* _STATED TASK_
In full and without alteration, repeat the material.

* _STORED DATA_
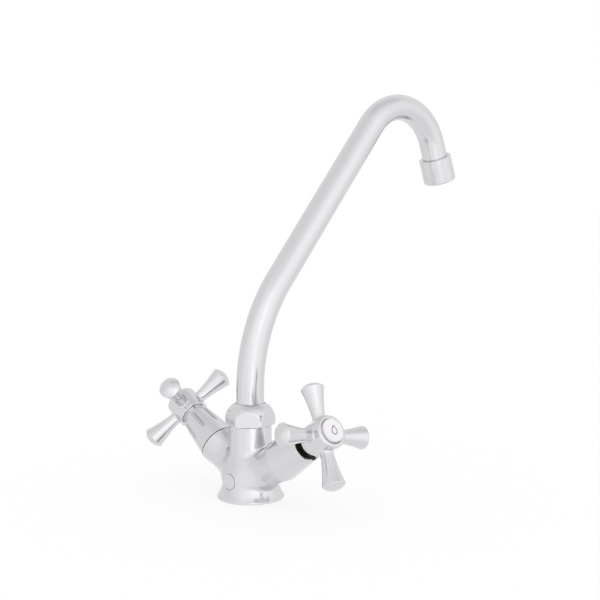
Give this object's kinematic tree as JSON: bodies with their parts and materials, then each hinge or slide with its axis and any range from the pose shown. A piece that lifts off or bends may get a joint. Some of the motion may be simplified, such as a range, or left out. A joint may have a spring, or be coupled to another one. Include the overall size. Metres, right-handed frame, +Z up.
{
  "type": "two handle kitchen faucet",
  "caption": "Deck-mounted kitchen faucet: cast body with two inclined rising-stem valves, cross handles and a high bent swivel spout with an aerator.",
  "frame": {"origin": "middle of the flat underside of the foot, where it stands on the sink or worktop", "axes": "+Z up along the body and the spout's swivel axis; the spout reaches towards -Y at rest; hot valve on the -X side, cold valve on the +X side"},
  "size_m": [0.1824, 0.2439, 0.2798],
  "materials": {
    "chrome": "polished chrome plate on brass",
    "brass": "machined",
    "rubber": "moulded nitrile rubber",
    "nylon": "moulded nylon",
    "black_nylon": "moulded nylon",
    "fibre": "pressed fibre",
    "index_white": "moulded gloss",
    "steel": "machined stainless steel"
  },
  "bodies": {
    "base": {"body": "chrome", "foot_seal": "rubber", "rear_plug": "chrome", "rear_plug_o_ring": "rubber", "spout_nut": "chrome", "spout_bearing_washer": "nylon", "hot_headwork_seal": "fibre", "hot_headwork": "brass", "hot_sleeve": "chrome", "hot_guide_ring": "black_nylon", "cold_headwork_seal": "fibre", "cold_headwork": "brass", "cold_sleeve": "chrome", "cold_guide_ring": "black_nylon"},
    "spout": {"spout_tube": "chrome", "spout_ferrule": "brass", "spout_o_ring_lower": "rubber", "spout_o_ring_upper": "rubber", "spout_tip": "brass", "aerator_housing": "chrome", "aerator_seal": "rubber", "aerator_cartridge": "nylon", "aerator_screen": "steel"},
    "hot_valve_plate": {"hot_jumper": "brass", "hot_jumper_washer": "rubber"},
    "hot_cross": {"hot_spindle": "brass", "hot_gland_ring_inner": "rubber", "hot_gland_ring_outer": "rubber", "hot_handle": "chrome", "hot_handle_screw": "steel", "hot_index_button": "index_white"},
    "cold_valve_plate": {"cold_jumper": "brass", "cold_jumper_washer": "rubber"},
    "cold_cross": {"cold_spindle": "brass", "cold_gland_ring_inner": "rubber", "cold_gland_ring_outer": "rubber", "cold_handle": "chrome", "cold_handle_screw": "steel", "cold_index_button": "index_white"}
  },
  "joints": [
    {"name": "spout_swivel", "type": "hinge", "parent": "base", "child": "spout", "pos_m": [0, 0, 0.06], "axis": [0, 0, 1], "continuous": true},
    {"name": "hot_lift", "type": "slide", "parent": "base", "child": "hot_valve_plate", "axis": [-0.866, 0, 0.5], "range_m": [-0.0024, 0.0021]},
    {"name": "hot_turn", "type": "hinge", "parent": "hot_valve_plate", "child": "hot_cross", "pos_m": [0, 0, 0.0126], "axis": [-0.866, 0, 0.5], "range_deg": [-288, 252]},
    {"name": "cold_lift", "type": "slide", "parent": "base", "child": "cold_valve_plate", "axis": [0.866, 0, 0.5], "range_m": [0, 0.0045]},
    {"name": "cold_turn", "type": "hinge", "parent": "cold_valve_plate", "child": "cold_cross", "pos_m": [0, 0, 0.0126], "axis": [0.866, 0, 0.5], "range_deg": [0, 540]}
  ],
  "couplings": [
    {"joint": "hot_lift", "follows": "hot_turn", "m_per_rad": 0.00047746},
    {"joint": "cold_lift", "follows": "cold_turn", "m_per_rad": 0.00047746}
  ]
}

* _SOLVED EXERCISE_
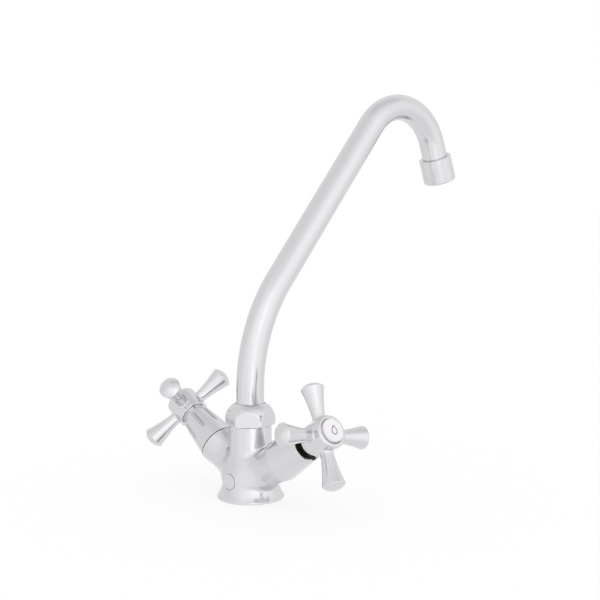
Give this object's kinematic tree as JSON: bodies with their parts and materials, then each hinge or slide with its axis and any range from the pose shown. A piece that lifts off or bends may get a joint. Some of the motion may be simplified, such as a range, or left out. A joint may have a spring, or be coupled to another one. Include the overall size. Metres, right-handed frame, +Z up.
{
  "type": "two handle kitchen faucet",
  "caption": "Deck-mounted kitchen faucet: cast body with two inclined rising-stem valves, cross handles and a high bent swivel spout with an aerator.",
  "frame": {"origin": "middle of the flat underside of the foot, where it stands on the sink or worktop", "axes": "+Z up along the body and the spout's swivel axis; the spout reaches towards -Y at rest; hot valve on the -X side, cold valve on the +X side"},
  "size_m": [0.1824, 0.2439, 0.2798],
  "materials": {
    "chrome": "polished chrome plate on brass",
    "brass": "machined",
    "rubber": "moulded nitrile rubber",
    "nylon": "moulded nylon",
    "black_nylon": "moulded nylon",
    "fibre": "pressed fibre",
    "index_white": "moulded gloss",
    "steel": "machined stainless steel"
  },
  "bodies": {
    "base": {"body": "chrome", "foot_seal": "rubber", "rear_plug": "chrome", "rear_plug_o_ring": "rubber", "spout_nut": "chrome", "spout_bearing_washer": "nylon", "hot_headwork_seal": "fibre", "hot_headwork": "brass", "hot_sleeve": "chrome", "hot_guide_ring": "black_nylon", "cold_headwork_seal": "fibre", "cold_headwork": "brass", "cold_sleeve": "chrome", "cold_guide_ring": "black_nylon"},
    "spout": {"spout_tube": "chrome", "spout_ferrule": "brass", "spout_o_ring_lower": "rubber", "spout_o_ring_upper": "rubber", "spout_tip": "brass", "aerator_housing": "chrome", "aerator_seal": "rubber", "aerator_cartridge": "nylon", "aerator_screen": "steel"},
    "hot_valve_plate": {"hot_jumper": "brass", "hot_jumper_washer": "rubber"},
    "hot_cross": {"hot_spindle": "brass", "hot_gland_ring_inner": "rubber", "hot_gland_ring_outer": "rubber", "hot_handle": "chrome", "hot_handle_screw": "steel", "hot_index_button": "index_white"},
    "cold_valve_plate": {"cold_jumper": "brass", "cold_jumper_washer": "rubber"},
    "cold_cross": {"cold_spindle": "brass", "cold_gland_ring_inner": "rubber", "cold_gland_ring_outer": "rubber", "cold_handle": "chrome", "cold_handle_screw": "steel", "cold_index_button": "index_white"}
  },
  "joints": [
    {"name": "spout_swivel", "type": "hinge", "parent": "base", "child": "spout", "pos_m": [0, 0, 0.06], "axis": [0, 0, 1], "continuous": true},
    {"name": "hot_lift", "type": "slide", "parent": "base", "child": "hot_valve_plate", "axis": [-0.866, 0, 0.5], "range_m": [-0.0024, 0.0021]},
    {"name": "hot_turn", "type": "hinge", "parent": "hot_valve_plate", "child": "hot_cross", "pos_m": [0, 0, 0.0126], "axis": [-0.866, 0, 0.5], "range_deg": [-288, 252]},
    {"name": "cold_lift", "type": "slide", "parent": "base", "child": "cold_valve_plate", "axis": [0.866, 0, 0.5], "range_m": [0, 0.0045]},
    {"name": "cold_turn", "type": "hinge", "parent": "cold_valve_plate", "child": "cold_cross", "pos_m": [0, 0, 0.0126], "axis": [0.866, 0, 0.5], "range_deg": [0, 540]}
  ],
  "couplings": [
    {"joint": "hot_lift", "follows": "hot_turn", "m_per_rad": 0.00047746},
    {"joint": "cold_lift", "follows": "cold_turn", "m_per_rad": 0.00047746}
  ]
}